Although Spong eventually apologized for those remarks, his characterization of all Africans as backward thinking had inflicted considerable damage. The arrogance of that statement together with what were perceived as the renegade actions of the Episcopal Church had once again made matters difficult for Anglican bishops in Africa, forced now to justify and defend the consecration of a gay bishop. (When I recently asked two signatories to the letter of protest against Tengatenga if they were aware of Spong’s precipitating comment, both acknowledged that they were not.)

The smoking gun that Tengatenga’s adversaries so confidently brandished turned out, on careful examination, to be not even a water pistol. But, having arrived at their conclusion with only partial command of the facts, they persisted in their opposition, and here the saga degenerates into absurdity. The case against Tengatenga was abetted by a Dartmouth alumnus whose abiding fixation is a reduction of the college workforce, and a letter of protest came out on letterhead from the local chapter of the NAACP (last I checked, Tengatenga would probably qualify as “colored”).

Tengatenga’s adversaries, however, showed no interest in advancing a person of color, and some of them openly objected to the fact that he was an ordained minister. Tengatenga, a good and decent and morally courageous man, was pilloried and vilified. The litany of attacks, moreover, was curiously uniform: Tengatenga had insufficient administrative experience (despite a dozen years as bishop), he could never understand a place like Dartmouth and his English-language skills were inadequate (despite the fact that he speaks eight languages and has taught in both the United Kingdom and the United States).

In the midst of the controversy, testimonials came in over the transom about Tengatenga’s worldwide reputation as a human rights advocate. The head of the Africa chapter of the International Gay and Lesbian Human Rights Commission applauded Tengatenga’s “courage.” Many church officials and several prominent Episcopal bishops, including the former presiding bishop, warmly endorsed him. The head of St. Paul’s Foundation for International Reconciliation lauded Tengatenga’s “prophetic voice” and noted that he is known in Africa as the “Desmond Tutu of Malawi.” Tutu himself, the venerable opponent of apartheid, also endorsed Tengatenga.

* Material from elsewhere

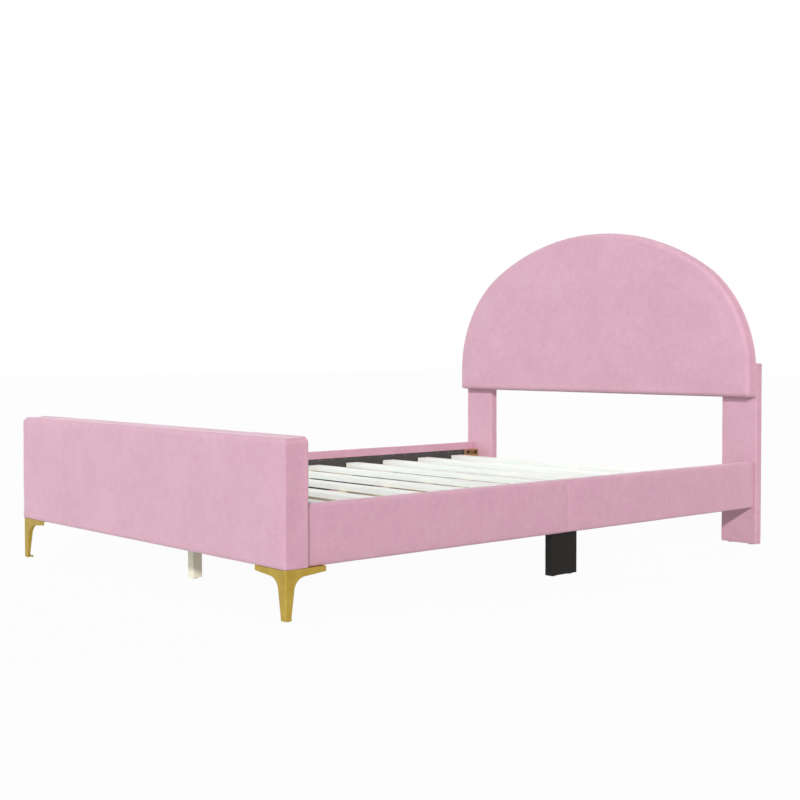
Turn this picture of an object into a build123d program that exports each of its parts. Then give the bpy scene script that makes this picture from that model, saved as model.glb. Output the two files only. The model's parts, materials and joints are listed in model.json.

All to no avail. The president of Dartmouth, also a good and decent man, rescinded Tentatenga’s appointment as dean of the Tucker Foundation on August 14. He apparently thought — mistakenly, it turns out — that he was striking a blow against homophobia, but instead he succumbed to specious arguments tinged with racism.

What will happen with the Tucker Foundation? I’m typically a glass-is-half-full guy, but in this instance I’m not sanguine. The administration will appoint a task force, which, after a decent interval, will recommend that Tucker cede its religious bearings to the various affiliated chaplaincies and thereby rid the college of the “divisive” influence of religion on campus. At precisely the moment when Dartmouth needs to hear voices of conscience to help us navigate the shoals of diversity and globalism in the twenty-first century, the college will designate a student-services type as administrator. Then, sadly, the one place on campus that “educates Dartmouth students for lives of purpose and ethical leadership, rooted in service, spirituality, and social justice” will be diminished.

To the extent that diversity requires countenancing a person of faith or someone not yet fully conversant in Western code language for gay rights, diversity, apparently, has its limits.

Randall Balmer, an Episcopal priest, is chair of the religion department and Mandel Family Professor in the Arts & Sciences at Dartmouth College. His newest book, Redeemer: The Life of Jimmy Carter, will be released in April.